(Part of a data file)
--

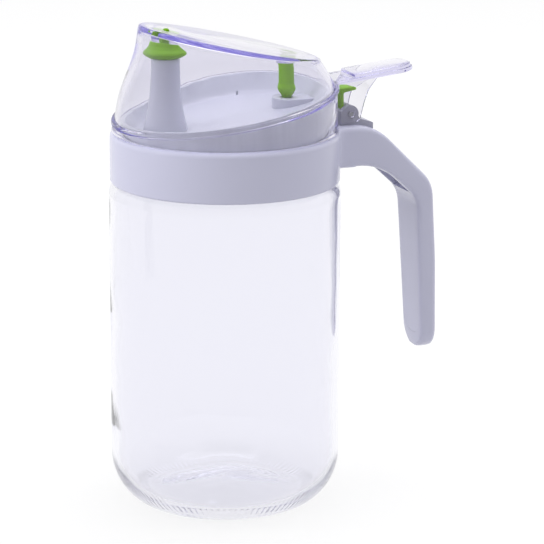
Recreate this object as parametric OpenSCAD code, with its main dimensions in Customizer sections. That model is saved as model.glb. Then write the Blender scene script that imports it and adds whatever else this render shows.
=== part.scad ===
// Glass oil dispenser: a wide-mouth jar with a screw-on pouring head, a strap handle and a
// clear thumb-lever lid that swings up on a pin. Millimetres, +Z up, origin at the centre of
// the ring that the jar stands on. The handle and the hinge are towards +X, the spout towards -X.

/* [Jar] */
// Outside radius of the glass body
jar_r = 45; // [40:0.5:52]
// Height from the table to the top of the glass shoulder
shoulder_z = 128; // [110:1:160]
// Thickness of the side wall
jar_wall = 2.5; // [1.8:0.1:3.4]
// Thickness of the glass in the base
base_t = 6; // [4:0.5:9]
// Radial depth of the rounded heel
heel_w = 16; // [10:0.5:18]
// Height of the rounded heel
heel_h = 20; // [14:0.5:28]
// Rise of the push-up under the base
kick_h = 4; // [2:0.5:6]
// Width of the ring that the jar stands on
ring_w = 4; // [3:0.5:6]
// Radius of the rounded shoulder
shoulder_r = 4; // [3:0.5:6]
// Step from the body's radius in to the neck finish
finish_step = 5; // [4.4:0.2:7]
// Height of the neck finish above the shoulder
finish_h = 13.5; // [12.5:0.5:18]
// Thickness of the neck wall
finish_wall = 3; // [2:0.2:4]

/* [Screw joint] */
// Number of threads round the neck, each with its own collar lug
lug_n = 4; // [3:1:5]
// Rise of the thread in a full turn
thread_lead = 19.2; // [17:0.2:22]
// How far a glass thread stands out of the neck
thread_d = 1.3; // [1:0.1:1.6]
// Height of a glass thread
thread_t = 1.8; // [1.4:0.1:2]
// Angle of a collar lug
lug_angle = 8; // [6:1:10]
// Play between a collar lug and the threads above and below it
lug_play = 0.7; // [0.6:0.05:0.8]
// Thickness of the sealing ring on the jar's lip
seal_t = 1.6; // [1:0.1:2.4]

/* [Collar] */
// Thickness of the collar's side wall
collar_wall = 2.8; // [2:0.1:4]
// Thickness of the collar's top ledge
ledge_t = 2.5; // [2:0.1:4]
// Width of the collar's top ledge inside the side wall
ledge_w = 1.3; // [1:0.1:2]
// Rounding of the collar's top edge
collar_round = 2; // [1:0.1:2.4]

/* [Handle] */
// Width of the handle where it leaves the collar
handle_w = 24; // [20:1:30]
// Width of the grip at its lower end
grip_w = 18.5; // [15:0.5:22]
// Clear distance from the collar's side to the inside of the grip, at the bend
hand_gap = 33.2; // [28:0.2:42]
// Thickness of the arch where it leaves the collar
arch_t = 16.2; // [12:0.2:17]
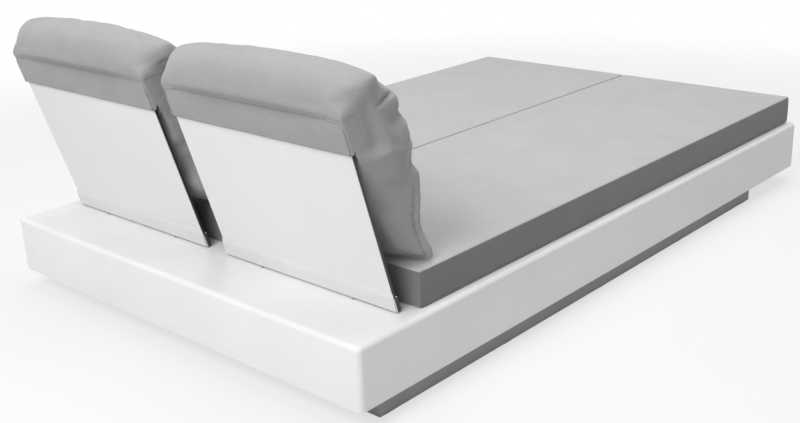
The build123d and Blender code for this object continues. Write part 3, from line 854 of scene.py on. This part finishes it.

--

- [Description of the task]: Please repeat the listing above in full and exactly.

- [Exercise output]:
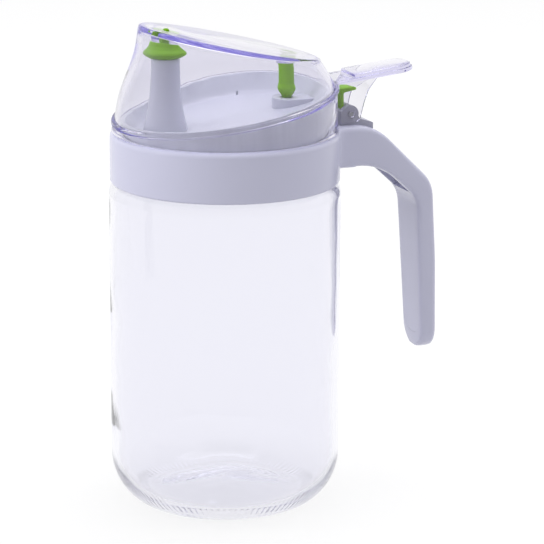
Recreate this object as parametric OpenSCAD code, with its main dimensions in Customizer sections. That model is saved as model.glb. Then write the Blender scene script that imports it and adds whatever else this render shows.
=== part.scad ===
// Glass oil dispenser: a wide-mouth jar with a screw-on pouring head, a strap handle and a
// clear thumb-lever lid that swings up on a pin. Millimetres, +Z up, origin at the centre of
// the ring that the jar stands on. The handle and the hinge are towards +X, the spout towards -X.

/* [Jar] */
// Outside radius of the glass body
jar_r = 45; // [40:0.5:52]
// Height from the table to the top of the glass shoulder
shoulder_z = 128; // [110:1:160]
// Thickness of the side wall
jar_wall = 2.5; // [1.8:0.1:3.4]
// Thickness of the glass in the base
base_t = 6; // [4:0.5:9]
// Radial depth of the rounded heel
heel_w = 16; // [10:0.5:18]
// Height of the rounded heel
heel_h = 20; // [14:0.5:28]
// Rise of the push-up under the base
kick_h = 4; // [2:0.5:6]
// Width of the ring that the jar stands on
ring_w = 4; // [3:0.5:6]
// Radius of the rounded shoulder
shoulder_r = 4; // [3:0.5:6]
// Step from the body's radius in to the neck finish
finish_step = 5; // [4.4:0.2:7]
// Height of the neck finish above the shoulder
finish_h = 13.5; // [12.5:0.5:18]
// Thickness of the neck wall
finish_wall = 3; // [2:0.2:4]

/* [Screw joint] */
// Number of threads round the neck, each with its own collar lug
lug_n = 4; // [3:1:5]
// Rise of the thread in a full turn
thread_lead = 19.2; // [17:0.2:22]
// How far a glass thread stands out of the neck
thread_d = 1.3; // [1:0.1:1.6]
// Height of a glass thread
thread_t = 1.8; // [1.4:0.1:2]
// Angle of a collar lug
lug_angle = 8; // [6:1:10]
// Play between a collar lug and the threads above and below it
lug_play = 0.7; // [0.6:0.05:0.8]
// Thickness of the sealing ring on the jar's lip
seal_t = 1.6; // [1:0.1:2.4]

/* [Collar] */
// Thickness of the collar's side wall
collar_wall = 2.8; // [2:0.1:4]
// Thickness of the collar's top ledge
ledge_t = 2.5; // [2:0.1:4]
// Width of the collar's top ledge inside the side wall
ledge_w = 1.3; // [1:0.1:2]
// Rounding of the collar's top edge
collar_round = 2; // [1:0.1:2.4]

/* [Handle] */
// Width of the handle where it leaves the collar
handle_w = 24; // [20:1:30]
// Width of the grip at its lower end
grip_w = 18.5; // [15:0.5:22]
// Clear distance from the collar's side to the inside of the grip, at the bend
hand_gap = 33.2; // [28:0.2:42]
// Thickness of the arch where it leaves the collar
arch_t = 16.2; // [12:0.2:17]
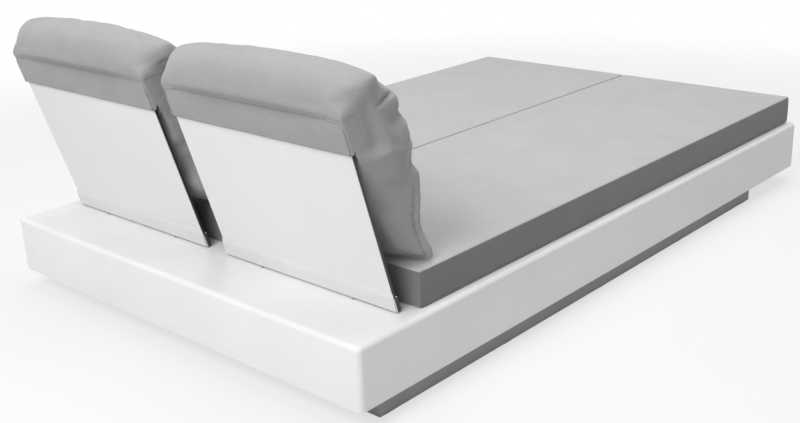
The build123d and Blender code for this object continues. Write part 3, from line 854 of scene.py on. This part finishes it.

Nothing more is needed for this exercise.